▶ _Given problem_
Repeat verbatim only the lines from the opening of the material below through the one that contains "floor_overhang = 1.0".

▶ _Dataset excerpt_

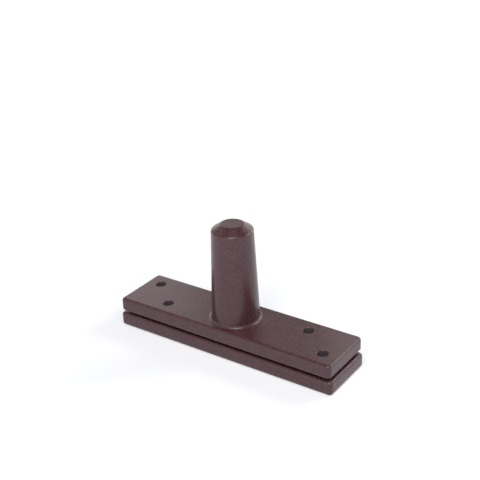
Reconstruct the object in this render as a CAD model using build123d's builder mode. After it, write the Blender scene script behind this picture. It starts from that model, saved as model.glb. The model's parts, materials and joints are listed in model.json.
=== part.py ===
from build123d import *
import math
import os

# Bottom pivot unit for a centre-hung door. The floor plate is screwed to the floor and carries
# a round spindle. The door plate is screwed under the door, and its tapered post is a socket
# that drops over the spindle and turns on two bushes and a thrust ball bearing.
# Millimetres, +X along the plates, +Z up, origin in the middle of the floor plate's underside.

# Plates
plate_length = 150.0
plate_thickness = 8.85
plate_gap = 1.5
plate_ledge = 4.25
plate_corner = 2.4
plate_rounding = 1.9
floor_overhang = 1.0

# Screw holes: two staggered rows, with a countersink on the side that faces the gap
screw_bore = 6.5
screw_head = 12.6
screw_sink_angle = 90.0
screw_outer_inset = 10.4
screw_inner_inset = 29.8
screw_edge_inset = 10.4
screw_deburr = 0.3

# Tapered post on the door plate
post_height = 61.4
post_nose = 3.7
post_disc = 13.6
post_rim_wall = 3.9
post_cover = 0.55
post_end_wall = 6.5
post_foot = 2.0
post_rim_rounding = 1.3
post_disc_rounding = 2.0

# Spindle
spindle_diameter = 15.0
spindle_shoulder = 1.5
spindle_swage = 1.6
spindle_sink = 0.2
spindle_lead = 1.5
spindle_lead_length = 2.6
spindle_centre = 3.0
spindle_vent = 1.1
spindle_top_gap = 2.0

# Wrapped bushes
bush_wall = 1.0
bush_length = 15.0
bush_seam = 0.3
bush_chamfer = 0.4
bush_setback = 0.8

# Thrust ball bearing
ball_diameter = 4.76
ball_web = 0.8
race_web = 2.07
race_depth = 0.75
race_fit = 0.525
race_land = 1.215
race_step = 0.5
race_chamfer = 0.4
cage_side = 0.4

# Dust ring around the bearing
ring_width = 1.2
ring_seat = 1.0
ring_bevel = 0.4

# Clearances
running_clearance = 0.03
ball_clearance = 0.05
cage_clearance = 0.45
cage_side_clearance = 0.27
washer_slack = 0.1
ring_side_clearance = 0.3
ring_lip_clearance = 0.1
socket_drill_angle = 118.0
bearing_register = 1.0
socket_chamfer = 0.5

# Heights, worked out from the values above
floor_top = plate_thickness
door_bottom = floor_top + plate_gap
door_top = door_bottom + plate_thickness
post_top = door_top + post_height
rim_height = post_top - post_nose
bearing_bottom = floor_top - bearing_register
bearing_top = bearing_bottom + ball_diameter + 2 * (race_web + ball_clearance)
ball_height = (bearing_bottom + bearing_top) / 2

# Radii of the bearing, from the spindle outwards
spindle_radius = spindle_diameter / 2
bush_radius = spindle_radius + bush_wall
race_radius = race_fit * ball_diameter
race_half_width = math.sqrt(race_radius**2 - (race_radius - race_depth) ** 2)
pitch_radius = spindle_radius + race_step + race_land + race_half_width
pocket_radius = ball_diameter / 2 + ball_clearance
cage_half_width = pocket_radius + cage_side
recess_radius = pitch_radius + cage_half_width + cage_side_clearance
washer_radius = recess_radius - washer_slack
ring_inner_radius = washer_radius + ring_side_clearance
ring_outer_radius = ring_inner_radius + ring_width
ball_count = math.floor(math.tau * pitch_radius / (2 * pocket_radius + ball_web))

# The post covers the bearing, and a ledge of plate shows beside the post
post_base_radius = washer_radius + post_cover
post_rim_radius = bush_radius + post_rim_wall
plate_width = 2 * (post_base_radius + plate_ledge)
foot_radius = min(post_foot, 0.95 * (plate_ledge - plate_rounding))

# Socket and spindle heights, from the closed end of the post downwards
socket_tip = post_top - post_end_wall
socket_shoulder = socket_tip - bush_radius / math.tan(math.radians(socket_drill_angle / 2))
spindle_top = socket_shoulder - spindle_top_gap
upper_bush_bottom = spindle_top - spindle_lead_length - bush_setback - bush_length
lower_bush_bottom = bearing_top + bush_setback

screw_x_outer = plate_length / 2 - screw_outer_inset
screw_x_inner = plate_length / 2 - screw_inner_inset
screw_y = plate_width / 2 - screw_edge_inset
screw_places = [
    (-screw_x_outer, screw_y),
    (-screw_x_inner, -screw_y),
    (screw_x_inner, screw_y),
    (screw_x_outer, -screw_y),
]

# Working planes that look down, for holes drilled from below. Their y axis is turned over,
# so places on them have the sign of y changed.
floor_underside = Plane(origin=(0, 0, 0), x_dir=(1, 0, 0), z_dir=(0, 0, -1))
door_underside = Plane(origin=(0, 0, door_bottom), x_dir=(1, 0, 0), z_dir=(0, 0, -1))
screw_places_from_below = [(x, -y) for x, y in screw_places]


def outline_edges(plate):
    """The edges around the top and the bottom face of a plain plate."""
    flat_faces = plate.faces().filter_by(Axis.Z).sort_by(Axis.Z)
    return flat_faces[0].edges() + flat_faces[-1].edges()


def circles_at(piece, height, radius):
    """The circular edges of one radius that lie at one height."""
    circles = piece.edges().filter_by(GeomType.CIRCLE)
    level = circles.filter_by(lambda edge: abs(edge.center().Z - height) < 0.001)
    return level.filter_by(lambda edge: abs(edge.radius - radius) < 0.001)


# Floor plate: a bar with all its edges rounded off, a little longer than the door plate
with BuildPart() as floor_plate:
    with BuildSketch():
        RectangleRounded(plate_length + 2 * floor_overhang, plate_width, plate_corner)
    extrude(amount=plate_thickness)
    fillet(outline_edges(floor_plate), plate_rounding)
    with Locations((0, 0, floor_top)):
        CounterBoreHole(
            radius=spindle_radius - spindle_shoulder,
            counter_bore_radius=recess_radius,
            counter_bore_depth=bearing_register,
        )
    with Locations(floor_underside):
        CounterSinkHole(
            radius=spindle_radius - spindle_shoulder,
            counter_sink_radius=spindle_radius - spindle_shoulder + spindle_swage,
            counter_sink_angle=90,
        )
    with Locations(*[(x, y, floor_top) for x, y in screw_places]):
        CounterSinkHole(
            radius=screw_bore / 2,
            counter_sink_radius=screw_head / 2,
            counter_sink_angle=screw_sink_angle,
        )
    chamfer(circles_at(floor_plate, 0, screw_bore / 2), screw_deburr)

floor_plate.part.label = "floor_plate"


# Door plate: the same bar with the tapered post cast on, and the socket bored from below
with BuildPart() as door_plate:
    with BuildSketch(Plane.XY.offset(door_bottom)):
        RectangleRounded(plate_length, plate_width, plate_corner)
    extrude(amount=plate_thickness)
    fillet(outline_edges(door_plate), plate_rounding)

    with BuildSketch(Plane.XZ):
        with BuildLine():
            Polyline(
                (0, door_bottom + plate_thickness / 2),
                (post_base_radius, door_bottom + plate_thickness / 2),
                (post_base_radius, door_top),
                (post_rim_radius, rim_height),
                (post_disc / 2, post_top),
                (0, post_top),
                close=True,
            )
        make_face()
    revolve(axis=Axis.Z)
    fillet(circles_at(door_plate, post_top, post_disc / 2), post_disc_rounding)
    fillet(circles_at(door_plate, rim_height, post_rim_radius), post_rim_rounding)
    fillet(circles_at(door_plate, door_top, post_base_radius), foot_radius)

    with BuildSketch(Plane.XZ):
        with BuildLine():
            Polyline(
                (0, door_bottom),
                (ring_outer_radius, door_bottom),
                (ring_outer_radius, door_bottom + ring_seat),
                (recess_radius, door_bottom + ring_seat),
                (recess_radius, bearing_top),
                (bush_radius + socket_chamfer, bearing_top),
                (bush_radius, bearing_top + socket_chamfer),
                (bush_radius, socket_shoulder),
                (0, socket_tip),
                close=True,
            )
        make_face()
    revolve(axis=Axis.Z, mode=Mode.SUBTRACT)

    with Locations(door_underside):
        with Locations(*screw_places_from_below):
            CounterSinkHole(
                radius=screw_bore / 2,
                counter_sink_radius=screw_head / 2,
                counter_sink_angle=screw_sink_angle,
            )
    chamfer(circles_at(door_plate, door_top, screw_bore / 2), screw_deburr)

door_plate.part.label = "door_plate"


# Spindle: its thin root goes through the floor plate and is swaged out in the countersink
# below. A centre drilling is left in its top, and a groove down its side lets air and grease
# out of the closed socket.
with BuildPart() as spindle:
    root_radius = spindle_radius - spindle_shoulder
    shaft_radius = spindle_radius - running_clearance
    with BuildSketch(Plane.XZ):
        with BuildLine():
            Polyline(
                (0, spindle_sink),
                (root_radius + spindle_swage - spindle_sink, spindle_sink),
                (root_radius, spindle_swage),
                (root_radius, bearing_bottom),
                (shaft_radius, bearing_bottom),
                (shaft_radius, spindle_top - spindle_lead_length),
                (shaft_radius - spindle_lead, spindle_top),
                (spindle_centre / 2, spindle_top),
                (0, spindle_top - spindle_centre / 2 * math.sqrt(3)),
                close=True,
            )
        make_face()
    revolve(axis=Axis.Z)
    with BuildSketch(Plane.XY.offset(spindle_top)):
        with Locations((shaft_radius, 0)):
            Circle(spindle_vent)
    extrude(amount=bearing_top - spindle_top, mode=Mode.SUBTRACT)

spindle.part.label = "spindle"


def thrust_washer(back, facing, bore_radius):
    """One race of the bearing: its back at a height, its grooved face up (1) or down (-1)."""
    face = back + facing * (race_web + race_depth)
    with BuildPart() as washer:
        with BuildSketch(Plane.XZ):
            with BuildLine():
                ThreePointArc(
                    (pitch_radius - race_half_width, face),
                    (pitch_radius, face - facing * race_depth),
                    (pitch_radius + race_half_width, face),
                )
                Polyline(
                    (pitch_radius + race_half_width, face),
                    (washer_radius, face),
                    (washer_radius, back),
                    (bore_radius, back),
                    (bore_radius, face),
                    (pitch_radius - race_half_width, face),
                )
            make_face()
        revolve(axis=Axis.Z)
        corners = circles_at(washer, back, bore_radius) + circles_at(washer, back, washer_radius)
        chamfer(corners + circles_at(washer, face, washer_radius), race_chamfer)
    return washer


thrust_washer_lower = thrust_washer(bearing_bottom, 1, spindle_radius)
thrust_washer_lower.part.label = "thrust_washer_lower"

thrust_washer_upper = thrust_washer(bearing_top, -1, spindle_radius + race_step)
thrust_washer_upper.part.label = "thrust_washer_upper"


# Ball cage: a flat ring between the races, hollowed by a round pocket that holds each ball
with BuildPart() as ball_cage:
    face_gap = ball_diameter + 2 * ball_clearance - 2 * race_depth
    cage_thickness = face_gap - 2 * cage_clearance
    with BuildSketch(Plane.XY.offset(ball_height - cage_thickness / 2)):
        Circle(pitch_radius + cage_half_width)
        Circle(pitch_radius - cage_half_width, mode=Mode.SUBTRACT)
    extrude(amount=cage_thickness)
    with Locations((0, 0, ball_height)):
        with PolarLocations(pitch_radius, ball_count):
            Sphere(pocket_radius, mode=Mode.SUBTRACT)

ball_cage.part.label = "ball_cage"


def thrust_ball(number):
    """The ball in one pocket of the cage, counted from the +X axis."""
    with BuildPart() as ball:
        with Locations((0, 0, ball_height)):
            with PolarLocations(pitch_radius, 1, start_angle=360 * number / ball_count):
                Sphere(ball_diameter / 2)
    return ball


# Dust ring: pressed into its seat in the door plate, its bevelled lip just off the floor plate
with BuildPart() as dust_ring:
    lip_height = floor_top + ring_lip_clearance
    with BuildSketch(Plane.XZ):
        with BuildLine():
            Polyline(
                (ring_inner_radius, lip_height),
                (ring_outer_radius - ring_bevel, lip_height),
                (ring_outer_radius, lip_height + ring_bevel),
                (ring_outer_radius, door_bottom + ring_seat),
                (ring_inner_radius, door_bottom + ring_seat),
                close=True,
            )
        make_face()
    revolve(axis=Axis.Z)

dust_ring.part.label = "dust_ring"


def wrapped_bush(bottom):
    """A bush rolled from strip, with its open seam, standing on a height inside the socket."""
    with BuildPart() as bush:
        with BuildSketch(Plane.XY.offset(bottom)):
            Circle(bush_radius)
            Circle(spindle_radius, mode=Mode.SUBTRACT)
        extrude(amount=bush_length)
        for end in (bottom, bottom + bush_length):
            chamfer(circles_at(bush, end, bush_radius), bush_chamfer)
        with Locations((0, spindle_radius + bush_wall / 2, bottom + bush_length / 2)):
            Box(bush_seam, 2 * bush_wall, bush_length, mode=Mode.SUBTRACT)
    return bush


lower_bush = wrapped_bush(lower_bush_bottom)
lower_bush.part.label = "lower_bush"

upper_bush = wrapped_bush(upper_bush_bottom)
upper_bush.part.label = "upper_bush"


# One STEP file for each piece
os.makedirs("parts", exist_ok=True)
export_step(floor_plate.part, "parts/floor_plate.step")
export_step(door_plate.part, "parts/door_plate.step")
export_step(spindle.part, "parts/spindle.step")
export_step(thrust_washer_lower.part, "parts/thrust_washer_lower.step")
export_step(thrust_washer_upper.part, "parts/thrust_washer_upper.step")
export_step(ball_cage.part, "parts/ball_cage.step")
export_step(dust_ring.part, "parts/dust_ring.step")
export_step(lower_bush.part, "parts/lower_bush.step")
export_step(upper_bush.part, "parts/upper_bush.step")
for number in range(ball_count):
    ball = thrust_ball(number)
    ball.part.label = f"thrust_ball_{number + 1:02d}"
    export_step(ball.part, f"parts/{ball.part.label}.step")

print(f"plates {plate_length:.1f} x {plate_width:.2f}, post top {post_top:.2f}, {ball_count} balls")
print(f"socket {bearing_top:.2f} to {socket_tip:.2f}, spindle top {spindle_top:.2f}")
print(f"screw rows at x {screw_x_inner:.2f} and {screw_x_outer:.2f}, y {screw_y:.2f}")
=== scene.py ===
"""Looks of the bottom unit of a door pivot: its finishes, a plain studio and the camera.

Two bars lie one over the other with a narrow gap between them. The upper one carries a tapered
post that is the socket of the pivot. Both have a dark brown powder coat. The spindle, bushes and
bearing inside are bare metal. Lengths are metres unless a name ends in _mm.
"""

import json
import logging
import math
from dataclasses import dataclass, field

import bpy
from mathutils import Matrix, Vector


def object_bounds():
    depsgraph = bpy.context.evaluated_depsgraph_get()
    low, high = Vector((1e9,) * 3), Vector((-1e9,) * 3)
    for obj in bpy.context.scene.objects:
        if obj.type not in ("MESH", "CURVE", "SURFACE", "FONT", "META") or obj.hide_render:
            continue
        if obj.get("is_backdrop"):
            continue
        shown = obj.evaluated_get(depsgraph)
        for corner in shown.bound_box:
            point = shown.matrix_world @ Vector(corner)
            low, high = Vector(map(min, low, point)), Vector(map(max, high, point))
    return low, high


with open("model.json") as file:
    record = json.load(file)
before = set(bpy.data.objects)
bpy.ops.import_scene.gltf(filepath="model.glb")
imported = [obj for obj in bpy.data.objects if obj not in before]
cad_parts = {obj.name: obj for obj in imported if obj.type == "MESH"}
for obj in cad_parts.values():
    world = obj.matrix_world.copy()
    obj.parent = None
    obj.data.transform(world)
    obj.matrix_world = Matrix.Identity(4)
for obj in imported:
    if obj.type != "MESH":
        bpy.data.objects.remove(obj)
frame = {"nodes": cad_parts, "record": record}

LOG = logging.getLogger("door_pivot")
MM = 0.001
WHITE = "#FFFFFF"

# The sRGB curve is a straight line up to the knee, and a power above it.
SRGB_KNEE = 0.04045
SRGB_SLOPE = 12.92
SRGB_OFFSET = 0.055
SRGB_POWER = 2.4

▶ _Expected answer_
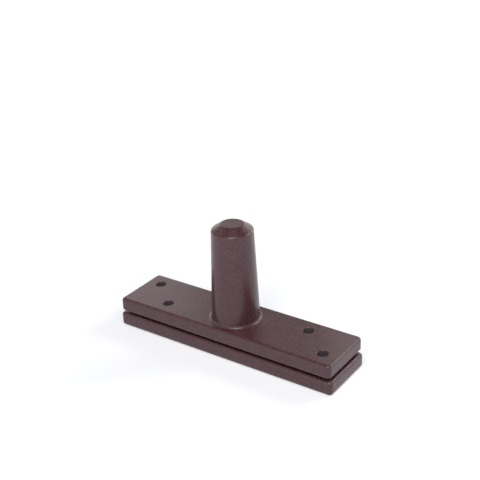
Reconstruct the object in this render as a CAD model using build123d's builder mode. After it, write the Blender scene script behind this picture. It starts from that model, saved as model.glb. The model's parts, materials and joints are listed in model.json.
=== part.py ===
from build123d import *
import math
import os

# Bottom pivot unit for a centre-hung door. The floor plate is screwed to the floor and carries
# a round spindle. The door plate is screwed under the door, and its tapered post is a socket
# that drops over the spindle and turns on two bushes and a thrust ball bearing.
# Millimetres, +X along the plates, +Z up, origin in the middle of the floor plate's underside.

# Plates
plate_length = 150.0
plate_thickness = 8.85
plate_gap = 1.5
plate_ledge = 4.25
plate_corner = 2.4
plate_rounding = 1.9
floor_overhang = 1.0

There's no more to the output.